Moreover, the calculations performed on the finite element model indicate that the maximum principal stresses in an additively manufactured point fixing exhibit a comparable intensity to those observed in a bolted point fixing. The potential for shape optimization through the additive manufacturing process suggests that a greater stress reduction may be achieved by advancing the process parameters of the technology.
At present, AM Glass components are manufactured out of fused silica glass, which is covered neither by a harmonized standard nor the Construction Products Regulation (EU) 305/2011. The material itself as well as the structural design of the point fixings is non-standard and needs to be regulated. The use of the system in the built environment in Germany requires a project related approval (ZiE)/construction technique permit (vBg) or national technical approval (abZ)/general construction technique permit (aBg) issued by the DIBt. Project related ZiE/vBg are issued by the supreme building authorities of the German states. To apply for a ZiE/aBg, information on material behaviour, manufacturing processes, quality controls and consistency of performance as well as admissible stresses and partial safety factors as part of the design concept must be defined, among other things.
The next phase of the research project will cover the questions related to design concept, material resistances and safety factors based on the presented results and mechanical testing of the button shaped AM glass point fixings.

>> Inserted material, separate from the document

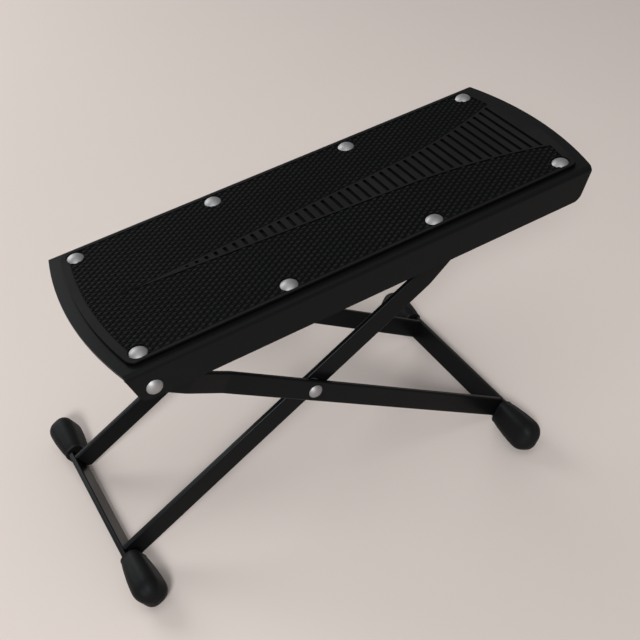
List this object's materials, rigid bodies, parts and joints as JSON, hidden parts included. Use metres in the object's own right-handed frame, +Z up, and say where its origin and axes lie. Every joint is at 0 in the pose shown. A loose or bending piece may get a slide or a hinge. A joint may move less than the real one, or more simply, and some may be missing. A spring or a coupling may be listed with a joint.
{
  "type": "guitar footrest",
  "caption": "Folding footrest for a seated guitar player: a rubber-topped steel plate on crossed flat-bar legs, with a notched rack that sets its height and tilt.",
  "frame": {"origin": "on the floor, below the middle of the whole object's bounding box", "axes": "+X along the plate towards its raised end, +Y across the plate, +Z up"},
  "size_m": [0.2846, 0.1596, 0.1682],
  "materials": {
    "plate_steel": "satin black enamel",
    "leg_steel": "semi-gloss black enamel",
    "mat_rubber": "moulded, knurled",
    "cap_rubber": "matte moulded",
    "rivet_steel": "zinc plated"
  },
  "bodies": {
    "outer_frame": {"outer_bar_near": "leg_steel", "outer_bar_far": "leg_steel", "high_foot_strip": "leg_steel", "high_cap_near": "cap_rubber", "high_cap_far": "cap_rubber", "scissor_rivet_near": "rivet_steel", "scissor_rivet_far": "rivet_steel", "scissor_spacer_near": "rivet_steel", "scissor_spacer_far": "rivet_steel", "scissor_washer_near": "rivet_steel", "scissor_washer_far": "rivet_steel"},
    "inner_frame": {"inner_bar_near": "leg_steel", "inner_bar_far": "leg_steel", "low_foot_strip": "leg_steel", "low_cap_near": "cap_rubber", "low_cap_far": "cap_rubber", "cross_rod": "rivet_steel"},
    "plate": {"pan": "plate_steel", "rubber_mat": "mat_rubber", "mat_rivets": "rivet_steel", "rack_rail_near": "plate_steel", "rack_rail_far": "plate_steel", "pivot_rivet_near": "rivet_steel", "pivot_rivet_far": "rivet_steel", "pivot_spacer_near": "rivet_steel", "pivot_spacer_far": "rivet_steel", "pivot_washer_near": "rivet_steel", "pivot_washer_far": "rivet_steel"}
  },
  "joints": [
    {"name": "frame_fold", "type": "hinge", "parent": "outer_frame", "child": "inner_frame", "pos_m": [-0.02407, 0, 0.07657], "axis": [0, 1, 0], "range_deg": [0, 60.8]},
    {"name": "plate_tilt", "type": "hinge", "parent": "outer_frame", "child": "plate", "pos_m": [-0.11077, 0, 0.12642], "axis": [0, 1, 0], "range_deg": [0, 32.2]}
  ],
  "couplings": [
    {"joint": "plate_tilt", "follows": "frame_fold", "ratio": 0.528}
  ]
}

In the future more and more AM glass applications will be investigated. Most prominent for the built environment will be the application of stiffeners on flat glass sheets. This requires the development of larger glass 3D printers that can fuse free-form shapes onto large soda lime silicate float glass sheet (3 × 2 m). Just by adding small amounts of glass, the deflection under load can be significantly reduced. The material savings here harbour great potential for the built environment.